>> Begin

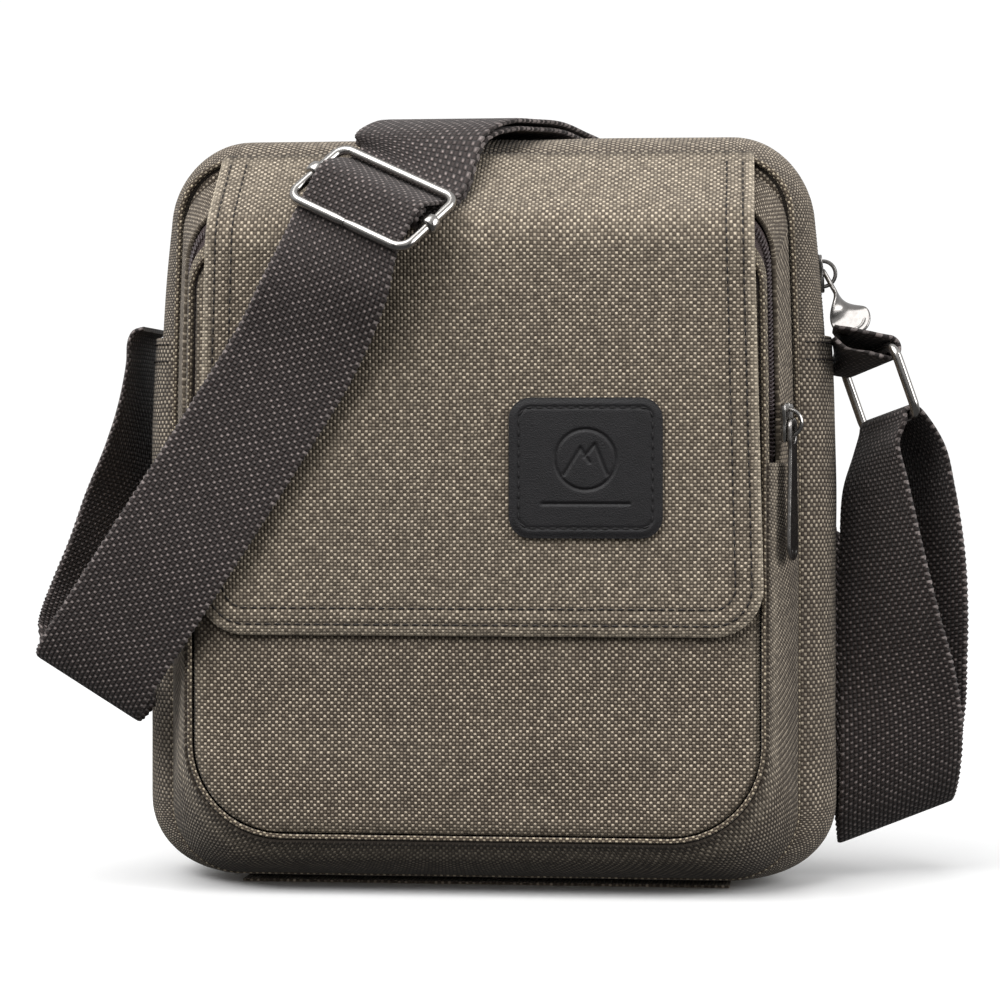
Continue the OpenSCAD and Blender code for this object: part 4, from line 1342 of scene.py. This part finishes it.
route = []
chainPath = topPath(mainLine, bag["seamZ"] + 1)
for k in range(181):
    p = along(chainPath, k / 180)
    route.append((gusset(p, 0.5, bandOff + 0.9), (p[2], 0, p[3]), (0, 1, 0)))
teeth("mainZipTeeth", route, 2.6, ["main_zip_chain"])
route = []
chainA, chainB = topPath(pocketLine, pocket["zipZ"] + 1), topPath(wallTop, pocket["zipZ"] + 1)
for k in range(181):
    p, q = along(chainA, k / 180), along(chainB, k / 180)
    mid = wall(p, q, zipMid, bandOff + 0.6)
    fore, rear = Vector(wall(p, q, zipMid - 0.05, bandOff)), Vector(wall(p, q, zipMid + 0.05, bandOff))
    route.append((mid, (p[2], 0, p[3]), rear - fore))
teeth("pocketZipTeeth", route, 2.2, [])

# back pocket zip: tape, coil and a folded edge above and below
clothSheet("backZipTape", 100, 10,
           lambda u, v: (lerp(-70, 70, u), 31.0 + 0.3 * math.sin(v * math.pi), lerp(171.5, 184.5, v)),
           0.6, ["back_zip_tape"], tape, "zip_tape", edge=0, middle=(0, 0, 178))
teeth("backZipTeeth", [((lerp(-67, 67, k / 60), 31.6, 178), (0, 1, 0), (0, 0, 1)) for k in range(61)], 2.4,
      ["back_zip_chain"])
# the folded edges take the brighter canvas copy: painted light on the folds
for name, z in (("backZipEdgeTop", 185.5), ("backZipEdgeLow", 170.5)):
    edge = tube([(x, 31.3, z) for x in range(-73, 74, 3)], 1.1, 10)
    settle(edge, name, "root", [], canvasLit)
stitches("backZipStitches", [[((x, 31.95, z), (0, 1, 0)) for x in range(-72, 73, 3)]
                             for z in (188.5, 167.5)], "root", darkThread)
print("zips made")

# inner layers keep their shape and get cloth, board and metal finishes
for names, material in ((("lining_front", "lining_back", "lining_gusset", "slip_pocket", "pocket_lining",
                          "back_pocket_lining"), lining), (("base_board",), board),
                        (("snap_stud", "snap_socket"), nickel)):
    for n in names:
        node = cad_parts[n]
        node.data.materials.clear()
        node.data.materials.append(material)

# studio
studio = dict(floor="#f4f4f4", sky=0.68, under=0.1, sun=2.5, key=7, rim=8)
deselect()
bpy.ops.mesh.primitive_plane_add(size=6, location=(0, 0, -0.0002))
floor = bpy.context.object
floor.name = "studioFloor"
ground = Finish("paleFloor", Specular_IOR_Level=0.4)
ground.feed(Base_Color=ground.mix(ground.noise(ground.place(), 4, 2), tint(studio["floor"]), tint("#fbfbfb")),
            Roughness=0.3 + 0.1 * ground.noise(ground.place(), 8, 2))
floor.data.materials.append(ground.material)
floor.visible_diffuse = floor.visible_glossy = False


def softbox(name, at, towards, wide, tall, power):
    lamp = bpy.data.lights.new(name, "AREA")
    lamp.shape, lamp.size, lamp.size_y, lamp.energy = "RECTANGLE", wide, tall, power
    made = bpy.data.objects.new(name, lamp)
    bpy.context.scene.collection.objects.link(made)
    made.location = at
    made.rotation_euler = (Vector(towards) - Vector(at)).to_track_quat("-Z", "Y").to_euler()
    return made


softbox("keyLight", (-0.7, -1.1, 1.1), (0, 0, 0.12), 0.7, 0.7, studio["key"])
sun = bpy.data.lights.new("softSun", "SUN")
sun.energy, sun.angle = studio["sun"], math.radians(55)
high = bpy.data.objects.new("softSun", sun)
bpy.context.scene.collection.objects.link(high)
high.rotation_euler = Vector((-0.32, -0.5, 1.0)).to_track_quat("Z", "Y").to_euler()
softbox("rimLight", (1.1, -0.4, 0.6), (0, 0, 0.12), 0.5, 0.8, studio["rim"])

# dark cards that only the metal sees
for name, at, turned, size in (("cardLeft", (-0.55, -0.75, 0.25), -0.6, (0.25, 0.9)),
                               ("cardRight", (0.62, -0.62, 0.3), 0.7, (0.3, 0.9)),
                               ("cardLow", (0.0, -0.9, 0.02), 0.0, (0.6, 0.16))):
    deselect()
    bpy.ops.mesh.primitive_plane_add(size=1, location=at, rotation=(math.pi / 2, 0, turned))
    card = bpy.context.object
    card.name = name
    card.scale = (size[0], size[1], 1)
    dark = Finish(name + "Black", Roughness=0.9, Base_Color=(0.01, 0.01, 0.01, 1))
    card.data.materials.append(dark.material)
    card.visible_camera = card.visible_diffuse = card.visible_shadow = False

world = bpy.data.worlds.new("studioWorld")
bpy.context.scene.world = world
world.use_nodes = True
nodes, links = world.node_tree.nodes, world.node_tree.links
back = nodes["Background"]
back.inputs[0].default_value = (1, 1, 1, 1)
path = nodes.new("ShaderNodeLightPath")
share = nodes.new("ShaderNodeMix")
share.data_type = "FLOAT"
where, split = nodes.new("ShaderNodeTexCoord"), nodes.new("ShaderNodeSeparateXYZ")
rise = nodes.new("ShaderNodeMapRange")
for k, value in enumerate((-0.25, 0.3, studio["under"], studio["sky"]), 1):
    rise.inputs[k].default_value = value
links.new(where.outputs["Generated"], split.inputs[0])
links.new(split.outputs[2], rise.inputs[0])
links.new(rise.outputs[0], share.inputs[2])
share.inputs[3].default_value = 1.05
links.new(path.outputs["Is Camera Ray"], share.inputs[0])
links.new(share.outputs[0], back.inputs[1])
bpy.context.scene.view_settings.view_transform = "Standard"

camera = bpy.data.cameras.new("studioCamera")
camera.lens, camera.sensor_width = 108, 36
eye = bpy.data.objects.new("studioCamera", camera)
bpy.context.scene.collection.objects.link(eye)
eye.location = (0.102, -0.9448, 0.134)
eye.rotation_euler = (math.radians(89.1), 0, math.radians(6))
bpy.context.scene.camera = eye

>> End

Reproduce the lines exactly, from the line that contains "node = cad_parts[n]" through the line that contains "node.data.materials.append(material)", and nothing more.

• SOLUTION FOR THIS EXERCISE:
        node = cad_parts[n]
        node.data.materials.clear()
        node.data.materials.append(material)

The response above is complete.